WHAT IS REQUIRED
Both the line containing "ceiling_plate()" and the line containing "imported = [obj" are to be reproduced exactly, along with every line between them, and nothing more.

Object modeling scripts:
* * * * * * * * *

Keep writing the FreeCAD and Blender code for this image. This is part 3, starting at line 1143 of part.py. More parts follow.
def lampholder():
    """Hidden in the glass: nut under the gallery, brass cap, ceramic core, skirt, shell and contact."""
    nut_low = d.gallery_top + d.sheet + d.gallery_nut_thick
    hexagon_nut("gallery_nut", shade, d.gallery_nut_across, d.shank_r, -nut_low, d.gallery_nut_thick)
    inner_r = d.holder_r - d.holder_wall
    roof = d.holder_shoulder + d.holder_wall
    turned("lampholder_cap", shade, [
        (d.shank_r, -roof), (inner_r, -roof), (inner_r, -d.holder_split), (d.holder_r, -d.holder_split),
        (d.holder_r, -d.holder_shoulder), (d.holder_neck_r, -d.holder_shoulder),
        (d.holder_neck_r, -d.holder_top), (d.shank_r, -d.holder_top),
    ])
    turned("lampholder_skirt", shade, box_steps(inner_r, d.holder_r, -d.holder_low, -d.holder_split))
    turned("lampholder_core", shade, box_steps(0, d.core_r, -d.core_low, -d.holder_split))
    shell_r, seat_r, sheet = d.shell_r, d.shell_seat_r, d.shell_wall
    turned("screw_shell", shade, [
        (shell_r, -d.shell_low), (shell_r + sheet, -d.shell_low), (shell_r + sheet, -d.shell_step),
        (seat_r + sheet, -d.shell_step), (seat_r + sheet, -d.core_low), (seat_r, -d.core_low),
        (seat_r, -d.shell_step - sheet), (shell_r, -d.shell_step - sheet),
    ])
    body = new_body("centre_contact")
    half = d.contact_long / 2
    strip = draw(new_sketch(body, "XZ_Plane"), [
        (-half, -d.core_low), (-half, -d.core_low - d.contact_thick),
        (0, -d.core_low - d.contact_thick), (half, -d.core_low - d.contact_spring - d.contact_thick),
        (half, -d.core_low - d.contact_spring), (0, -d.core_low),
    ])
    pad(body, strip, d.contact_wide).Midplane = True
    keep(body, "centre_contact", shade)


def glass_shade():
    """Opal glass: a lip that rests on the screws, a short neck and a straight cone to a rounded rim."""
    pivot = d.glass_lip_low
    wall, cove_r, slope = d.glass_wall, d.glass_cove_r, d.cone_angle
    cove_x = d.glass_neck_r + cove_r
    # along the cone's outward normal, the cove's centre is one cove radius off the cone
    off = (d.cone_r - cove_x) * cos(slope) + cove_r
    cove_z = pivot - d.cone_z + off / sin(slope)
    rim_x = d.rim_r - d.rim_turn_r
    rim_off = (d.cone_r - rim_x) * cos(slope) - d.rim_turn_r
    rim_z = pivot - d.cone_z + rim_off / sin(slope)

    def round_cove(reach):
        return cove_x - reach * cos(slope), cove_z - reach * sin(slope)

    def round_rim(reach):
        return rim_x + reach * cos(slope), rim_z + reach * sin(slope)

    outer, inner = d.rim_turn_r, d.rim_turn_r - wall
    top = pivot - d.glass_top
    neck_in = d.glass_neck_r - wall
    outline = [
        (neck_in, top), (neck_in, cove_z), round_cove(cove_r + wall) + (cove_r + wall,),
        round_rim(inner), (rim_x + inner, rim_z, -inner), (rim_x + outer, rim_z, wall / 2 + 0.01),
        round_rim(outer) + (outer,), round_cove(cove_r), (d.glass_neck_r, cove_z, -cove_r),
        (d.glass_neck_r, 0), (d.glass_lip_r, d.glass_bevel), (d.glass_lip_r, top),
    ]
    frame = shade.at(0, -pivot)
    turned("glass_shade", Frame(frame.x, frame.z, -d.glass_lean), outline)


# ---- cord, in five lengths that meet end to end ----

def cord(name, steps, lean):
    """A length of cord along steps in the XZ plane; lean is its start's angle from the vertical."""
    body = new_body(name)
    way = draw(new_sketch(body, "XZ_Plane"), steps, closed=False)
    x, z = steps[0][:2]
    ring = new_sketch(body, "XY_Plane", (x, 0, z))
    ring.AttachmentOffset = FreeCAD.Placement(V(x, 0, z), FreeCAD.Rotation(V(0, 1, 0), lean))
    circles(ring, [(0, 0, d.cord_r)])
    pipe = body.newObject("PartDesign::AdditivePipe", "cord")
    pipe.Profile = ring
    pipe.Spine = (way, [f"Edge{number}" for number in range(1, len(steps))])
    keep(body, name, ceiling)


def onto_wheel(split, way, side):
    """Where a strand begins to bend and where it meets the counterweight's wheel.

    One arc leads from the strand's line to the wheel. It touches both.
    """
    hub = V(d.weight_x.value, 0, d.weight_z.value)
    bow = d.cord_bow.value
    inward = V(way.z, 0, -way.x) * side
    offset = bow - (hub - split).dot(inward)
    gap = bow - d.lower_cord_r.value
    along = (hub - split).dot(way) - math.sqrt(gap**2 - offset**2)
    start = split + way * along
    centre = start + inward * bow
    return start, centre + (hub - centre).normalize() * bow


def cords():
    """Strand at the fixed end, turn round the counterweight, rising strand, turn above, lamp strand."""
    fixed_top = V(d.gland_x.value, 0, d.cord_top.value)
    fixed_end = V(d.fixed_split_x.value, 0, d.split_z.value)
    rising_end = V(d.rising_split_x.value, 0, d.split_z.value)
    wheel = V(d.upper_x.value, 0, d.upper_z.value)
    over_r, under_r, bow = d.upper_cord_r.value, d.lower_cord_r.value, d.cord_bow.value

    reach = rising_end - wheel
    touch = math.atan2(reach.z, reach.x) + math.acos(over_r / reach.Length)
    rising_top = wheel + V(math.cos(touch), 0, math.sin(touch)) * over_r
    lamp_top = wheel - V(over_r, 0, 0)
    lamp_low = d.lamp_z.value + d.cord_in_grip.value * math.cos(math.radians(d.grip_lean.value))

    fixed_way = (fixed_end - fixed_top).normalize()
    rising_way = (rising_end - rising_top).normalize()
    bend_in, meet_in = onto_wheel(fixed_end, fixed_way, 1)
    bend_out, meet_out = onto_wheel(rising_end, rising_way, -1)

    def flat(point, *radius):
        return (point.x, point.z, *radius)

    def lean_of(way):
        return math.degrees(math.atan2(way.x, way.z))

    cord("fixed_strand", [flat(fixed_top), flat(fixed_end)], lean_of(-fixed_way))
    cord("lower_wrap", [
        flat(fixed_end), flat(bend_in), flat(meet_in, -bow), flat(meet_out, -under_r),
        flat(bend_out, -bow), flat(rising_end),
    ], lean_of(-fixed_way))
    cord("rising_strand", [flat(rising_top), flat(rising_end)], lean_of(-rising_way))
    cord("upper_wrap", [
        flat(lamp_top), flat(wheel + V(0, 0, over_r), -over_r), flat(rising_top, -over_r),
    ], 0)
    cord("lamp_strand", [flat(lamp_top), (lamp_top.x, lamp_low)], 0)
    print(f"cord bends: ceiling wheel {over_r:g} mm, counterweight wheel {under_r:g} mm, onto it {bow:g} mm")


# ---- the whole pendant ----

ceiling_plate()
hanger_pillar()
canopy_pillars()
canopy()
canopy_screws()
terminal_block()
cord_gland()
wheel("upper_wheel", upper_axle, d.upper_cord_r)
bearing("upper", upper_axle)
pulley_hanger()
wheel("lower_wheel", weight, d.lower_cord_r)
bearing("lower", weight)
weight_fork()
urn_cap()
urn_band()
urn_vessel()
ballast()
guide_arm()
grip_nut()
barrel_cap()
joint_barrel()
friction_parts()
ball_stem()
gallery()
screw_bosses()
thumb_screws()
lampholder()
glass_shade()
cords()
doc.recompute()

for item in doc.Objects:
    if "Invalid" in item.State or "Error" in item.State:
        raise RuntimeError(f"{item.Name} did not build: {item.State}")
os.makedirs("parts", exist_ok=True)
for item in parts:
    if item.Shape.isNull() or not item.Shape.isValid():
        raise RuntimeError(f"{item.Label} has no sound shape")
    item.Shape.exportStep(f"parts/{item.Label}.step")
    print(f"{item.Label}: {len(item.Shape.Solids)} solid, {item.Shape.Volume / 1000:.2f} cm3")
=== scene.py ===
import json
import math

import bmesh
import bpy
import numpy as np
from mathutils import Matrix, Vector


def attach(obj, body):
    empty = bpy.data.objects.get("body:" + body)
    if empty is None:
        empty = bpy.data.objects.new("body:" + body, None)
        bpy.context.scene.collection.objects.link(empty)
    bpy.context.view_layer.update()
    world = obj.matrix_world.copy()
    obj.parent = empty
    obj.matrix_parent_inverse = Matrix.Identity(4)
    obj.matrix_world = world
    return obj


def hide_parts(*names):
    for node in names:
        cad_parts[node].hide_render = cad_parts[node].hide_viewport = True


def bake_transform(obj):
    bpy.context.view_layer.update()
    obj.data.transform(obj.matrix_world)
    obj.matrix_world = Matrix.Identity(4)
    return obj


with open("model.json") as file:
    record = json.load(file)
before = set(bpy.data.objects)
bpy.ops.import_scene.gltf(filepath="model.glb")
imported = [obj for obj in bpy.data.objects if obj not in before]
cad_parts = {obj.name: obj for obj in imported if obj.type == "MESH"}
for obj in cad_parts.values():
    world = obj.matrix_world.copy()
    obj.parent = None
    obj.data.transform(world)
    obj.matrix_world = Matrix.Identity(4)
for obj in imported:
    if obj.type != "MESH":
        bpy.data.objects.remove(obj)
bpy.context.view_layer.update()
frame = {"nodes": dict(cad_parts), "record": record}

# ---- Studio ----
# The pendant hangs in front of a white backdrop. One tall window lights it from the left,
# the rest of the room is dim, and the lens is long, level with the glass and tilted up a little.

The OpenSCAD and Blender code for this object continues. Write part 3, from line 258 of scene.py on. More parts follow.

* * * * * * * * *

ANSWER TO THE EXERCISE
ceiling_plate()
hanger_pillar()
canopy_pillars()
canopy()
canopy_screws()
terminal_block()
cord_gland()
wheel("upper_wheel", upper_axle, d.upper_cord_r)
bearing("upper", upper_axle)
pulley_hanger()
wheel("lower_wheel", weight, d.lower_cord_r)
bearing("lower", weight)
weight_fork()
urn_cap()
urn_band()
urn_vessel()
ballast()
guide_arm()
grip_nut()
barrel_cap()
joint_barrel()
friction_parts()
ball_stem()
gallery()
screw_bosses()
thumb_screws()
lampholder()
glass_shade()
cords()
doc.recompute()

for item in doc.Objects:
    if "Invalid" in item.State or "Error" in item.State:
        raise RuntimeError(f"{item.Name} did not build: {item.State}")
os.makedirs("parts", exist_ok=True)
for item in parts:
    if item.Shape.isNull() or not item.Shape.isValid():
        raise RuntimeError(f"{item.Label} has no sound shape")
    item.Shape.exportStep(f"parts/{item.Label}.step")
    print(f"{item.Label}: {len(item.Shape.Solids)} solid, {item.Shape.Volume / 1000:.2f} cm3")
=== scene.py ===
import json
import math

import bmesh
import bpy
import numpy as np
from mathutils import Matrix, Vector


def attach(obj, body):
    empty = bpy.data.objects.get("body:" + body)
    if empty is None:
        empty = bpy.data.objects.new("body:" + body, None)
        bpy.context.scene.collection.objects.link(empty)
    bpy.context.view_layer.update()
    world = obj.matrix_world.copy()
    obj.parent = empty
    obj.matrix_parent_inverse = Matrix.Identity(4)
    obj.matrix_world = world
    return obj


def hide_parts(*names):
    for node in names:
        cad_parts[node].hide_render = cad_parts[node].hide_viewport = True


def bake_transform(obj):
    bpy.context.view_layer.update()
    obj.data.transform(obj.matrix_world)
    obj.matrix_world = Matrix.Identity(4)
    return obj


with open("model.json") as file:
    record = json.load(file)
before = set(bpy.data.objects)
bpy.ops.import_scene.gltf(filepath="model.glb")
imported = [obj for obj in bpy.data.objects if obj not in before]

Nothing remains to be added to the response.